#### Work to do
Set down exactly the lines of the listing below, please, beginning with the first and ending with the line that holds "return head.makeFillet(0.9, rims)".
--- start Stored data ---
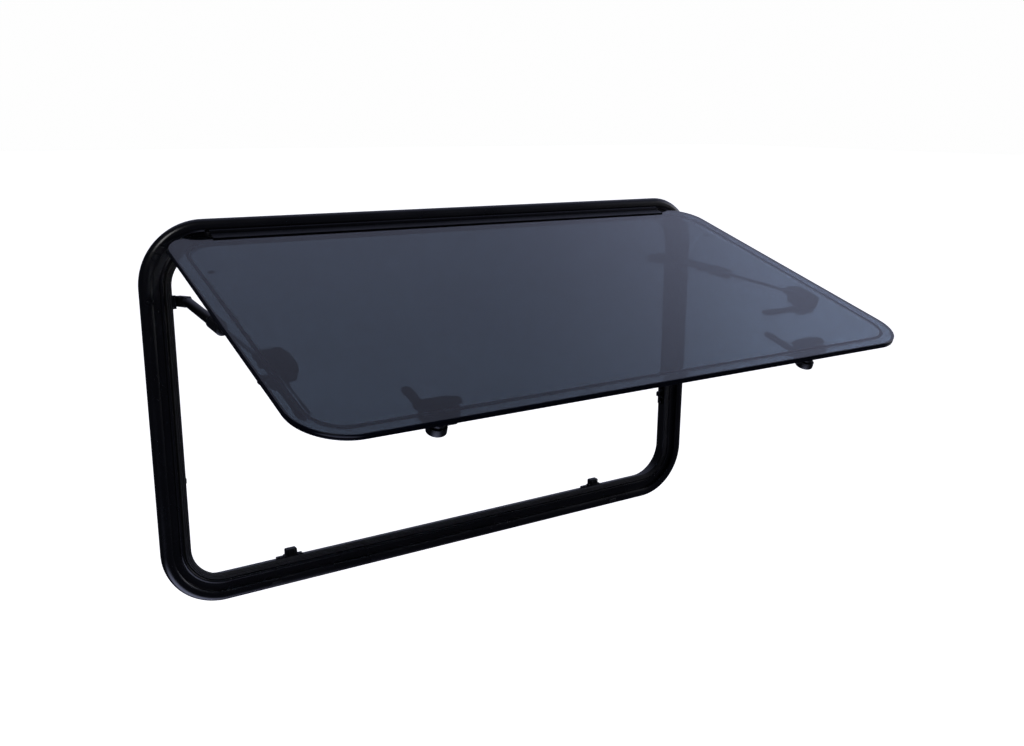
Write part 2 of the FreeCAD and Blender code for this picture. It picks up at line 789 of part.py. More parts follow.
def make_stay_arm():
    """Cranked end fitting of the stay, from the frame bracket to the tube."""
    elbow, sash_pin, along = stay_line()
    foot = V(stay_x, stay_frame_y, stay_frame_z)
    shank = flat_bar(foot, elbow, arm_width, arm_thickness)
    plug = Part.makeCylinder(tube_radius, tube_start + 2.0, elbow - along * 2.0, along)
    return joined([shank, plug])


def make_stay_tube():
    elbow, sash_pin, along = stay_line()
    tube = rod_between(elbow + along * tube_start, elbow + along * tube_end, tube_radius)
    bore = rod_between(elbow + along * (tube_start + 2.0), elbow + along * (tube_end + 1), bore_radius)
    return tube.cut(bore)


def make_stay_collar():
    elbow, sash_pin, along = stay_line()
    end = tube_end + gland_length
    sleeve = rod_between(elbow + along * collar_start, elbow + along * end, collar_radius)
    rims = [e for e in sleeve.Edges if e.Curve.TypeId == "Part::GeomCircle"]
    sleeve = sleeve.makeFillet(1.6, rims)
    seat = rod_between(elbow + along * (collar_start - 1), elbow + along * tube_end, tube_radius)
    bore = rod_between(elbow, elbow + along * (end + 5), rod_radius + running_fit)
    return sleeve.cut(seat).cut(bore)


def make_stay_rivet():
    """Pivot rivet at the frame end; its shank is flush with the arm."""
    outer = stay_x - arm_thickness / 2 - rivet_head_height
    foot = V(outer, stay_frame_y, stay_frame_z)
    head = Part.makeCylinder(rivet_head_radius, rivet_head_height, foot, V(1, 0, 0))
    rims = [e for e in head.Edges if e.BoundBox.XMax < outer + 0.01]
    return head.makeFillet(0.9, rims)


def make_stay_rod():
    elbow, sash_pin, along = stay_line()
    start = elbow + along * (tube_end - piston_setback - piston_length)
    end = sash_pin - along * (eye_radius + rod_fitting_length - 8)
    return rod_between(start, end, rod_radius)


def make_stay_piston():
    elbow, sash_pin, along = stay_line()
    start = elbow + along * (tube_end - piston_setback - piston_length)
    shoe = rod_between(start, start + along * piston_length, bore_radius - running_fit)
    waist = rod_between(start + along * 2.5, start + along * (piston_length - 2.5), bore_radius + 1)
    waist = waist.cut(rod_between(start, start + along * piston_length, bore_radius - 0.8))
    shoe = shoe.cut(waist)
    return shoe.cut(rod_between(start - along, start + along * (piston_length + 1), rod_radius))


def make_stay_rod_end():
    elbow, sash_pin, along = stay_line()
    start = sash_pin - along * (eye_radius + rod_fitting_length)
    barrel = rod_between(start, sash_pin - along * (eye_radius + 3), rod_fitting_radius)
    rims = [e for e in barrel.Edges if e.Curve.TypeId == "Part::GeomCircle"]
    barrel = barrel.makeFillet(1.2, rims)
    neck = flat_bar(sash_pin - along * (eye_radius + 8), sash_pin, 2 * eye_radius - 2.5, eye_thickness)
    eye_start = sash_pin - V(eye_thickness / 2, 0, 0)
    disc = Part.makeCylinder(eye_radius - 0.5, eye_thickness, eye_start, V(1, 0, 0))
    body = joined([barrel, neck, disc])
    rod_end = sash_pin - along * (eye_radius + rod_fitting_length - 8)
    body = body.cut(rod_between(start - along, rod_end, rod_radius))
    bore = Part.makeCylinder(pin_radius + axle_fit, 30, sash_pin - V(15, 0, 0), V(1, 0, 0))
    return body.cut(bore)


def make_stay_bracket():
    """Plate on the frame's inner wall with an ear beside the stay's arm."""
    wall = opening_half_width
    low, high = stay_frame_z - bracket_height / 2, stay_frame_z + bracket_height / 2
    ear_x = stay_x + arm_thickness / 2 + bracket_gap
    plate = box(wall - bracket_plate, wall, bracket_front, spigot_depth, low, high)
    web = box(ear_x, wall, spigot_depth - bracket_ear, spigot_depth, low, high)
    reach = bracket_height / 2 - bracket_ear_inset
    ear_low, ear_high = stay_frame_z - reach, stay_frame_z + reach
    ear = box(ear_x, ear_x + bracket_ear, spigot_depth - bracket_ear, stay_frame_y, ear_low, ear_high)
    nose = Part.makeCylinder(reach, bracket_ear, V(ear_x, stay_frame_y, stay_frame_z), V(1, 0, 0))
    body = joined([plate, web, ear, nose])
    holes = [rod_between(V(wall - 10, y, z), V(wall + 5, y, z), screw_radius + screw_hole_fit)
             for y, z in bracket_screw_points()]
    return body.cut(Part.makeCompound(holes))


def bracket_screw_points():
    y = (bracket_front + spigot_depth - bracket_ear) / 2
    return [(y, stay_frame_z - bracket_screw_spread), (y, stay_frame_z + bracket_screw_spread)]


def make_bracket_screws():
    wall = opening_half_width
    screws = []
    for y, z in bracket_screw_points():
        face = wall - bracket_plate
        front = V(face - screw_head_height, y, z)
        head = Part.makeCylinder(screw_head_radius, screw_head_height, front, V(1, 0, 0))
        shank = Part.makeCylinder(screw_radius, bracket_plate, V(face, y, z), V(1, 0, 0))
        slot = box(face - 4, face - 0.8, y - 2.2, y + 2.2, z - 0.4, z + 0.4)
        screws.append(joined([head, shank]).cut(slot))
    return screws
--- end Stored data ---
#### Solution to the problem
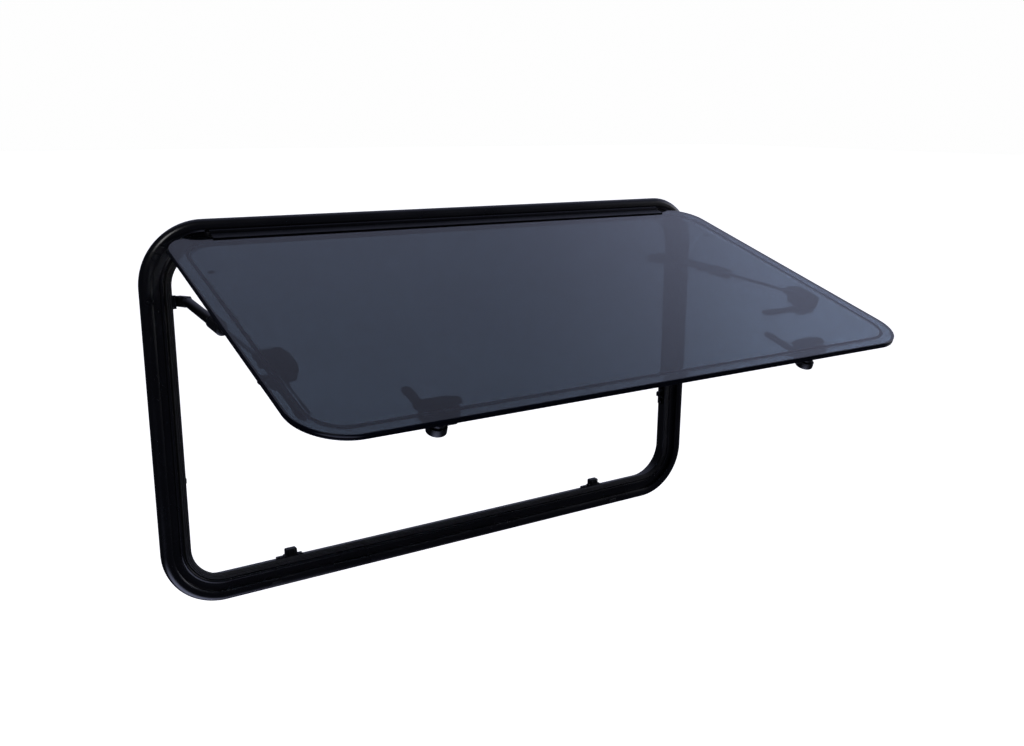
Write part 2 of the FreeCAD and Blender code for this picture. It picks up at line 789 of part.py. More parts follow.
def make_stay_arm():
    """Cranked end fitting of the stay, from the frame bracket to the tube."""
    elbow, sash_pin, along = stay_line()
    foot = V(stay_x, stay_frame_y, stay_frame_z)
    shank = flat_bar(foot, elbow, arm_width, arm_thickness)
    plug = Part.makeCylinder(tube_radius, tube_start + 2.0, elbow - along * 2.0, along)
    return joined([shank, plug])


def make_stay_tube():
    elbow, sash_pin, along = stay_line()
    tube = rod_between(elbow + along * tube_start, elbow + along * tube_end, tube_radius)
    bore = rod_between(elbow + along * (tube_start + 2.0), elbow + along * (tube_end + 1), bore_radius)
    return tube.cut(bore)


def make_stay_collar():
    elbow, sash_pin, along = stay_line()
    end = tube_end + gland_length
    sleeve = rod_between(elbow + along * collar_start, elbow + along * end, collar_radius)
    rims = [e for e in sleeve.Edges if e.Curve.TypeId == "Part::GeomCircle"]
    sleeve = sleeve.makeFillet(1.6, rims)
    seat = rod_between(elbow + along * (collar_start - 1), elbow + along * tube_end, tube_radius)
    bore = rod_between(elbow, elbow + along * (end + 5), rod_radius + running_fit)
    return sleeve.cut(seat).cut(bore)


def make_stay_rivet():
    """Pivot rivet at the frame end; its shank is flush with the arm."""
    outer = stay_x - arm_thickness / 2 - rivet_head_height
    foot = V(outer, stay_frame_y, stay_frame_z)
    head = Part.makeCylinder(rivet_head_radius, rivet_head_height, foot, V(1, 0, 0))
    rims = [e for e in head.Edges if e.BoundBox.XMax < outer + 0.01]
    return head.makeFillet(0.9, rims)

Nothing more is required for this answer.